When I tell people I’ve just met that I was born and raised in the South End of Seattle, a set of ideas of where I come from and what I’ve experienced step between us, coloring what I say next. Before I even finish my introduction, I can see in their eyes how they’ve already begun to tell a story of who I am. Sure, they see me—but they’ve heard stories. And, more often than not, they make "cultural" assumptions about the people I call my family and my neighbors.
The truth is that I have seen and lived firsthand their imagined dangers of gun violence, police abuse of power, divested schools, and underfunded communities. I always hesitate to name those experiences because for me they were structurally determined. They were products of the decisions made at every level of government about who matters.
In a democracy, everyone’s interests should be represented. For too long, Black people, Indigenous peoples, and People of Color (BIPOC) have been excluded from every facet of government. This exclusion dates back to our founding documents, which referenced BIPOC only to exclude us from democracy while maximizing white power in the southern states. One could say the history of our nation’s civil rights movement started then, and it continues today as we imagine new apparatuses of democracy that give equal power to those who have been historically dispossessed and disenfranchised.
Enter Washington state’s redistricting commission, which will be holding a hearing on July 31 about proposed boundaries for the 9th Congressional District—currently comprising South Seattle, South King County, and Bellevue—that would preserve my home district as majority people of color.

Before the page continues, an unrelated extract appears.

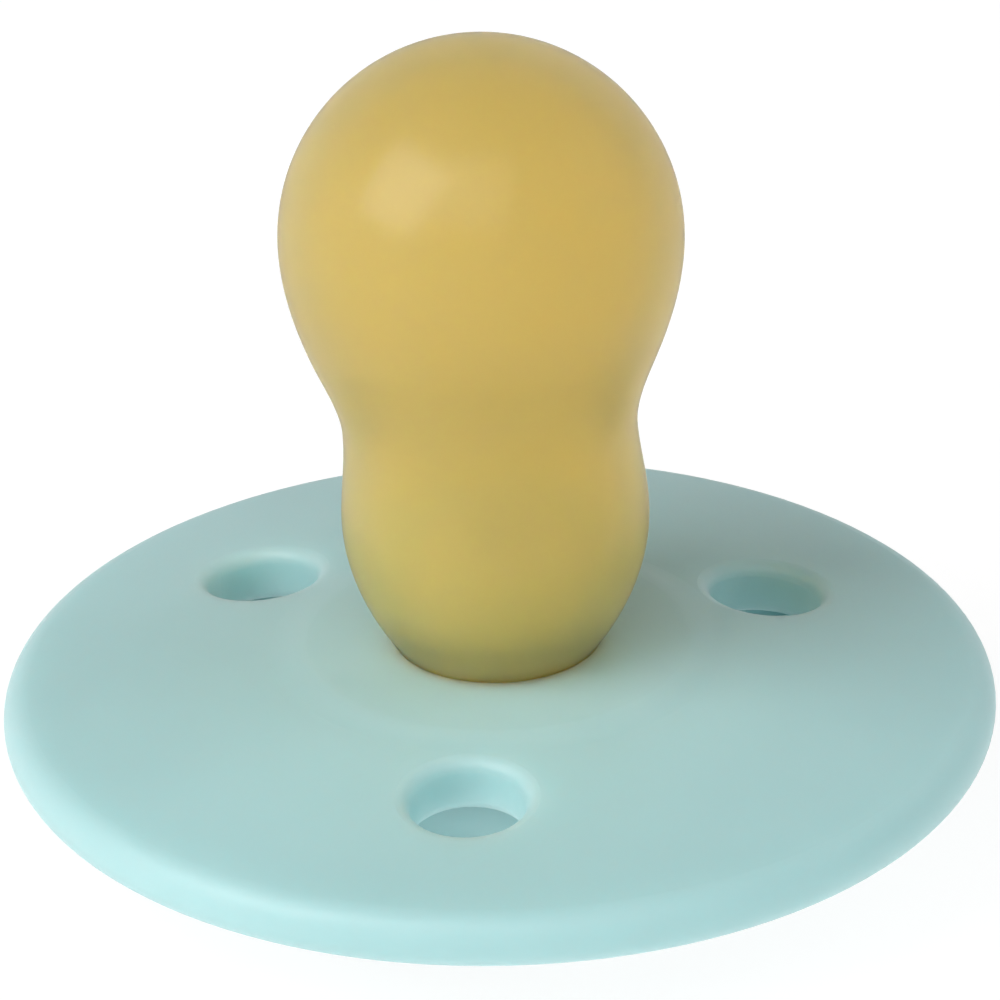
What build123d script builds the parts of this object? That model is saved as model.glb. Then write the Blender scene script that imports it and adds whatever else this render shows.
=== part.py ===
from build123d import *
import os
from math import asin, cos, degrees, radians, sin, sqrt

# A round-shield pacifier, in millimetres.
# The origin is the centre of the knob's flat rear face, +Z runs along the teat,
# and the ring handle lies folded back towards +Y.

# ---- Driving dimensions ----

# Shield: a shallow dome with a full-round rim
shield_diameter = 44.0
rim_radius = 1.3  # half the thickness of the rounded rim
dome_rise = 3.0  # top of the dome above the middle of the rim
shield_thickness = 2.4  # at the centre, hub left out
pad_radius = 9.3  # faintly raised pad round the teat
pad_rise = 0.15
pad_blend = 1.6  # width of the soft edge of the pad

# Vents: three holes evenly spaced round the teat
vent_count = 3
vent_circle_radius = 13.2
vent_radius = 2.5  # vent holes are at least 5 mm across
vent_lip = 0.6  # rounding of a vent's front rim
vent_rear_lip = 0.45
vent_start_angle = 23.7  # first vent, from +X

# Hub on the rear of the shield, with the socket that holds the teat's bead
hub_radius = 8.4
hub_wall = 1.0
hub_web = 2.6  # from the socket's ceiling to the top of the dome
hub_edge = 0.25
snap_rise = 0.3  # how far the snap bead stands out from the hub
snap_width = 0.8

# Teat: heights are measured from the shield's surface
teat_root_radius = 4.55
bulge_radius = 6.7
bulge_height = 6.0
waist_radius = 6.44
waist_height = 10.2
shoulder_radius = 7.48
shoulder_height = 14.0
shoulder_lean = 24.0  # degrees the outline leans outward at the shoulder
bulb_radius = 8.7
bulb_height = 19.2
teat_wall = 1.2
bead_thickness = 1.2
bead_edge = 0.3
root_lean = 37.0  # degrees the outline leans outward as it leaves the shield

# Plug: a hollow rivet with a barbed head that holds the teat from inside
plug_flange_thickness = 1.0
plug_bore_radius = 1.2
plug_head_radius = 4.2
plug_barb_height = 1.9  # widest point of the head above the shield's surface
plug_head_height = 5.2  # top of the head above the shield's surface
plug_barb_rise = 0.7  # height of the barb's underside cone
plug_tip_radius = 2.7
plug_tip_lean = 50.0  # degrees the head leans inward at its tip

# Knob: the rear cap that snaps over the hub and carries the ring handle
knob_floor = 3.9
knob_wall = 1.05
knob_edge = 1.0
lip_edge = 0.3

# Ring handle
ring_diameter = 33.0
ring_tube_radius = 2.15  # the folded ring just fits between the surface and the rim
ring_neck = 1.9  # from each flat end to the corner where the tube meets the loop
ring_elbow_radius = 2.6
ring_end_edge = 0.3
pin_radius = 1.1
pin_reach = 3.0  # how far each pin enters the knob
pivot_height = 2.2

# Clearances
fit_gap = 0.05  # round the teat's neck, the plug and the hub
seat_gap = 0.2  # where the knob's floor and lip come near the shield
bead_gap = 0.1  # bead and flange inside the socket
pin_gap = 0.05  # running fit of the pins
pin_end_gap = 0.3  # beyond the tips of the pins
ring_gap = 0.35  # between the ring's ends and the knob

# ---- Derived sizes ----

bead_bottom = knob_floor + plug_flange_thickness
socket_ceiling = bead_bottom + bead_thickness
dome_top = socket_ceiling + hub_web
rim_height = dome_top - dome_rise
rim_middle = shield_diameter / 2 - rim_radius
rear_rise = dome_rise - shield_thickness
rear_top = dome_top - shield_thickness

# Both faces of the shield are spheres that run tangent into the round rim
dome_sphere = (rim_middle**2 + dome_rise**2 - rim_radius**2) / (2 * (dome_rise - rim_radius))
rear_sphere = (rim_middle**2 + rear_rise**2 - rim_radius**2) / (2 * (rear_rise + rim_radius))


def dome_height(r):
    """Height of the dome's front face at a radius."""
    return dome_top - dome_sphere + sqrt(dome_sphere**2 - r**2)


def dome_slope(r):
    """Slope of the dome's front face at a radius."""
    return -r / sqrt(dome_sphere**2 - r**2)


def rear_height(r):
    """Height of the shield's rear face at a radius."""
    return rear_top - rear_sphere + sqrt(rear_sphere**2 - r**2)


pad_inner = pad_radius - pad_blend / 2
pad_outer = pad_radius + pad_blend / 2
surface_height = dome_height(teat_root_radius) + pad_rise
socket_radius = hub_radius - hub_wall
bead_radius = socket_radius - bead_gap
neck_hole_radius = teat_root_radius + fit_gap
neck_bore_radius = teat_root_radius - teat_wall
plug_stem_radius = neck_bore_radius - fit_gap
knob_bore_radius = hub_radius + fit_gap
knob_radius = knob_bore_radius + knob_wall
knob_lip_height = rear_height(knob_radius) - seat_gap
hub_bottom = knob_floor + seat_gap
snap_height = (hub_bottom + knob_lip_height) / 2
pin_hole_end = knob_radius - pin_reach - pin_end_gap
ring_centre_radius = ring_diameter / 2 - ring_tube_radius
ring_end = knob_radius + ring_gap
ring_corner = ring_end + ring_neck
ring_centre_distance = sqrt(ring_centre_radius**2 - ring_corner**2)
ring_start_angle = -degrees(asin(ring_centre_distance / ring_centre_radius))
ring_far_distance = ring_centre_distance + ring_centre_radius
ring_rest_angle = degrees(asin((pivot_height - ring_tube_radius) / ring_far_distance))

# Each elbow is a fillet that leaves a straight run for the rounded edge of the ring's flat end
ring_run_end = ring_end + ring_end_edge + fit_gap
ring_elbow_room = (ring_corner**2 - ring_run_end**2) / (
    2 * (ring_centre_radius - ring_centre_distance)
)
ring_elbow = min(ring_elbow_radius, ring_elbow_room)

os.makedirs("parts", exist_ok=True)


def snap_outline(gap):
    """Half-section of the hub's snap bead, grown by a gap to make its groove."""
    Polyline(
        (hub_radius - hub_wall / 2, snap_height - snap_width / 2 - gap),
        (hub_radius, snap_height - snap_width / 2 - gap),
        (hub_radius + snap_rise + gap, snap_height),
        (hub_radius, snap_height + snap_width / 2 + gap),
        (hub_radius - hub_wall / 2, snap_height + snap_width / 2 + gap),
        close=True,
    )


# ---- Shield ----

# Where the two spheres meet the round rim
front_rim_r = rim_middle * dome_sphere / (dome_sphere - rim_radius)
rear_rim_r = rim_middle * rear_sphere / (rear_sphere + rim_radius)
front_middle_r = (pad_outer + front_rim_r) / 2

with BuildPart() as shield:
    with BuildSketch(Plane.XZ):
        with BuildLine():
            # Pad round the teat, then its soft edge
            ThreePointArc(
                (0, dome_top + pad_rise),
                (pad_inner / 2, dome_height(pad_inner / 2) + pad_rise),
                (pad_inner, dome_height(pad_inner) + pad_rise),
            )
            Spline(
                (pad_inner, dome_height(pad_inner) + pad_rise),
                (pad_outer, dome_height(pad_outer)),
                tangents=[(1, dome_slope(pad_inner)), (1, dome_slope(pad_outer))],
            )
            # Front face, rounded rim, rear face
            ThreePointArc(
                (pad_outer, dome_height(pad_outer)),
                (front_middle_r, dome_height(front_middle_r)),
                (front_rim_r, dome_height(front_rim_r)),
            )
            ThreePointArc(
                (front_rim_r, dome_height(front_rim_r)),
                (shield_diameter / 2, rim_height),
                (rear_rim_r, rear_height(rear_rim_r)),
            )
            ThreePointArc(
                (rear_rim_r, rear_height(rear_rim_r)),
                (rear_rim_r / 2, rear_height(rear_rim_r / 2)),
                (0, rear_top),
            )
            Line((0, rear_top), (0, dome_top + pad_rise))
        make_face()
    revolve(axis=Axis.Z)
    # Vents through the dome, with rounded lips front and rear
    with BuildSketch(Plane.XY):
        with PolarLocations(vent_circle_radius, vent_count, start_angle=vent_start_angle):
            Circle(vent_radius)
    extrude(amount=dome_top + pad_rise, mode=Mode.SUBTRACT)
    vent_rims = shield.edges(Select.LAST).filter_by(GeomType.LINE, reverse=True).sort_by(Axis.Z)
    fillet(vent_rims[:vent_count], vent_rear_lip)
    fillet(vent_rims[vent_count:], vent_lip)
    # Hub on the rear face, with a snap bead round it
    with BuildSketch(Plane.XY.offset(hub_bottom)):
        Circle(hub_radius)
    extrude(amount=rear_top - hub_bottom)
    chamfer(shield.edges().group_by(Axis.Z)[0], hub_edge)
    with BuildSketch(Plane.XZ):
        with BuildLine():
            snap_outline(0)
        make_face()
    revolve(axis=Axis.Z)
    # Socket for the teat's bead, then the hole for its neck
    with BuildSketch(Plane.XY.offset(hub_bottom)):
        Circle(socket_radius)
    extrude(amount=socket_ceiling - hub_bottom, mode=Mode.SUBTRACT)
    with BuildSketch(Plane.XY.offset(socket_ceiling)):
        Circle(neck_hole_radius)
    extrude(amount=2 * hub_web, mode=Mode.SUBTRACT)
shield.part.label = "shield"
export_step(shield.part, "parts/shield.step")


# ---- Teat ----


def above_shield(radius, height):
    """A point of the teat's outline, its height taken from the shield's surface."""
    return (radius, surface_height + height)


def leaning(angle):
    """Direction of an outline that leans outward from the axis by an angle."""
    return (sin(radians(angle)), cos(radians(angle)))


def teat_outline(inset):
    """The swell from root to bulb and the round cap, moved inward by an inset."""
    Spline(
        above_shield(teat_root_radius - inset, 0),
        above_shield(bulge_radius - inset, bulge_height),
        above_shield(waist_radius - inset, waist_height),
        above_shield(shoulder_radius - inset, shoulder_height),
        above_shield(bulb_radius - inset, bulb_height),
        tangents=[leaning(root_lean), leaning(0), leaning(0), leaning(shoulder_lean), leaning(0)],
    )
    CenterArc(above_shield(0, bulb_height), bulb_radius - inset, 0, 90)


with BuildPart() as teat:
    with BuildSketch(Plane.XZ):
        with BuildLine():
            teat_outline(0)
            Polyline(
                above_shield(0, bulb_height + bulb_radius),
                above_shield(0, bulb_height + bulb_radius - teat_wall),
            )
            teat_outline(teat_wall)
            Polyline(
                (neck_bore_radius, surface_height),
                (neck_bore_radius, bead_bottom),
                (bead_radius, bead_bottom),
                (bead_radius, socket_ceiling),
                (teat_root_radius, socket_ceiling),
                (teat_root_radius, surface_height),
            )
        make_face()
    revolve(axis=Axis.Z)
    bead_rim = teat.edges().filter_by(
        lambda e: e.geom_type == GeomType.CIRCLE and abs(e.radius - bead_radius) < bead_gap
    )
    chamfer(bead_rim, bead_edge)
teat.part.label = "teat"
export_step(teat.part, "parts/teat.step")


# ---- Plug ----

plug_barb_bottom = plug_barb_height - plug_barb_rise

with BuildPart() as teat_plug:
    with BuildSketch(Plane.XZ):
        with BuildLine():
            Polyline(
                (plug_bore_radius, knob_floor),
                (bead_radius, knob_floor),
                (bead_radius, bead_bottom),
                (plug_stem_radius, bead_bottom),
                above_shield(plug_stem_radius, plug_barb_bottom),
                above_shield(plug_head_radius, plug_barb_height),
            )
            Spline(
                above_shield(plug_head_radius, plug_barb_height),
                above_shield(plug_tip_radius, plug_head_height),
                tangents=[leaning(0), leaning(-plug_tip_lean)],
            )
            Polyline(
                above_shield(plug_tip_radius, plug_head_height),
                above_shield(plug_bore_radius, plug_head_height),
                (plug_bore_radius, knob_floor),
            )
        make_face()
    revolve(axis=Axis.Z)
teat_plug.part.label = "teat_plug"
export_step(teat_plug.part, "parts/teat_plug.step")


# ---- Knob ----

with BuildPart() as knob:
    with BuildSketch(Plane.XY):
        Circle(knob_radius)
    extrude(amount=knob_lip_height)
    fillet(knob.edges().group_by(Axis.Z)[0], knob_edge)
    chamfer(knob.edges().group_by(Axis.Z)[-1], lip_edge)
    # Cup for the hub, with a groove for the hub's snap bead
    with BuildSketch(Plane.XY.offset(knob_floor)):
        Circle(knob_bore_radius)
    extrude(amount=knob_lip_height - knob_floor, mode=Mode.SUBTRACT)
    with BuildSketch(Plane.XZ):
        with BuildLine():
            snap_outline(fit_gap)
        make_face()
    revolve(axis=Axis.Z, mode=Mode.SUBTRACT)
    # Blind holes for the ring handle's pins, one on each side
    for side in (1, -1):
        with BuildSketch(Plane.YZ.offset(side * pin_hole_end)):
            with Locations((0, pivot_height)):
                Circle(pin_radius + pin_gap)
        extrude(amount=side * (knob_radius - pin_hole_end), mode=Mode.SUBTRACT)
knob.part.label = "knob"
export_step(knob.part, "parts/knob.step")


# ---- Ring handle ----

# At rest the ring is folded back and tips down until its far side is level with the knob's rear face
ring_up = (0, sin(radians(ring_rest_angle)), cos(radians(ring_rest_angle)))
pivot_plane = Plane(origin=(0, 0, pivot_height), x_dir=(1, 0, 0), z_dir=ring_up)

with BuildPart() as ring_handle:
    # A round tube that turns in at both ends to face the knob
    with BuildLine(pivot_plane) as ring_path:
        Line((ring_end, 0), (ring_corner, 0))
        CenterArc(
            (0, ring_centre_distance),
            ring_centre_radius,
            ring_start_angle,
            180 - 2 * ring_start_angle,
        )
        Line((-ring_corner, 0), (-ring_end, 0))
        corners = ring_path.vertices().filter_by(lambda v: abs(abs(v.X) - ring_corner) < fit_gap)
        fillet(corners, ring_elbow)
    with BuildSketch(Plane.YZ.offset(ring_end)):
        with Locations((0, pivot_height)):
            Circle(ring_tube_radius)
    sweep(path=ring_path.wires()[0])
    end_faces = ring_handle.faces().filter_by(Axis.X)
    fillet(end_faces.edges(), ring_end_edge)
    # Pins that point at each other and run in the knob's blind holes
    for side in (1, -1):
        with BuildSketch(Plane.YZ.offset(side * ring_end)):
            with Locations((0, pivot_height)):
                Circle(pin_radius)
        extrude(amount=-side * (ring_gap + pin_reach))
ring_handle.part.label = "ring_handle"
export_step(ring_handle.part, "parts/ring_handle.step")
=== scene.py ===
import math

import bpy
from mathutils import Matrix, Vector


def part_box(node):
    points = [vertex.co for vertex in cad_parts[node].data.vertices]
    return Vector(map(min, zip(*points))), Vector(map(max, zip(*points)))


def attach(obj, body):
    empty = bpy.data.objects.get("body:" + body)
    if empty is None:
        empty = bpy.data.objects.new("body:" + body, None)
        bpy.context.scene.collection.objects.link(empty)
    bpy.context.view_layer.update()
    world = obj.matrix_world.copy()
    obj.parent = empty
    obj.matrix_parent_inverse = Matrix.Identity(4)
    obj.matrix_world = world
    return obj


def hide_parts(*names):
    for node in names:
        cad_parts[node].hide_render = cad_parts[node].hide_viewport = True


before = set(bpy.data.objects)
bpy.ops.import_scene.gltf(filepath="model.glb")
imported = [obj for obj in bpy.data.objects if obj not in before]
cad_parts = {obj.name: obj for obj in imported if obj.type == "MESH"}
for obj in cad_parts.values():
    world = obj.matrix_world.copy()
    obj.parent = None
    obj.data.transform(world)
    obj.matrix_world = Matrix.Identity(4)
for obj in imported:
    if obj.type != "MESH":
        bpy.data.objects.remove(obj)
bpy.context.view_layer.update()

MM = 0.001  # one millimetre, in the scene's metres

# ---- Sizes, in millimetres as in the part's source unless a line says otherwise ----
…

So many want to make redistricting a partisan issue, when it is in fact a matter of civil rights. The 9th district will be solidly Democratic in any scenario, however, neither Democrat nor Republican parties inherently represent the interests of people of color.
We know that the rules of democracy have been tilted against us. When we say we need to balance them, we mean by drawing districts that give Black, Indigenous, and communities of color political capital that translates into real representation and, in turn, material policy wins.
People of color make up 30% of the state’s population, however, we only comprise a majority to elect the candidate of our choice in one of Washington’s ten districts. And even now—in a hyperlocal, very wonky spinoff of the greater civil rights movement—we're fighting to preserve just that one district to be majority-POC in this year's redistricting process.
A 9th district representative of BIPOC interests must incorporate the intersection of race and class. The 9th is home to 4 of the 18 most diverse zip codes in America and some of the poorest cities in King County—meaning our interests are different from the wealthier communities east of Lake Washington.
We need to further empower Black and Brown communities across the South End by drawing out the predominantly wealthy, white electorates of Mercer Island and Bellevue and drawing in more diverse, working class South King cities such as White Center, Burien, and Auburn. We should have the ability to elect representatives accountable to working class people of color and our concerns.
This isn’t just theory. Recent local politics proves what happens when communities are represented. Last year, the 37th Legislative District—the only majority-POC LD in Washington by citizen voting-age population—elected Kirsten Harris-Talley, a queer Black abolitionist, who immediately went to work trying to keep Black and Brown folks from being priced out of their family homes. One year before that, Tammy Morales was elected to City Council after redistricting the South End into a single voting block—and, for the first time in a long time, the city council is taking up measures that explicitly address the specific issues my community faces.
A displaced orphan of the Korean War, my grandfather came to America for lack of better options, and in the last years of his life, succumbed to illness because he couldn’t access the healthcare he needed. In hearing leaders such as Morales, Harris-Talley, and even Bernie Sanders (all of whom I had the good fortune to work for in one capacity or another) speak to the conditions of working class, immigrants and nonwhite people in the neighborhoods that I grew up in, I realized my grandfather’s death was a structural, political one. I began to understand then that where I grew up was drawn that way. Ninety-percent of my graduating class at Cleveland High School were nonwhite, yet we’ve historically been represented in government by white men—and that was by design. Subsequently, while politicians fixate on mass shootings in suburban white schools, they don’t care how many of our peers we lose to gun violence every day—and that’s also by design.
The systems that frame so much of every day life weren’t designed for us. But we can draw a better Washington.
I came to politics because there's something happening in Seattle's communities of color. We’re putting forth and electing our candidates—despite all the obstacles placed in our way. That kind of groundswell of political will-building, however, has to be met with structural changes.
That’s why I began organizing with Redistricting Justice for Washington, a Black- and Brown-led campaign of 24 organizations that want to ensure the Native vote isn't diluted by honoring tribal sovereignty, that people of color can elect leaders of their choice, and that communities are kept together. Coming off of a historic census where communities of color across Washington proved their will to be counted, it’s past time to ensure we get a place in our government. Only then will the promise of democracy be fully realized.
Andrew Hong is a lifelong South Seattleite who’s spent the last several years organizing campaigns across King County for Working Families Party, statewide coalitions, youth activist groups, and progressive champions like Tammy Morales and Kirsten Harris-Talley. He currently serves as an organizer with Redistricting Justice for Washington and in the fall, will begin his undergraduate studies at Stanford University.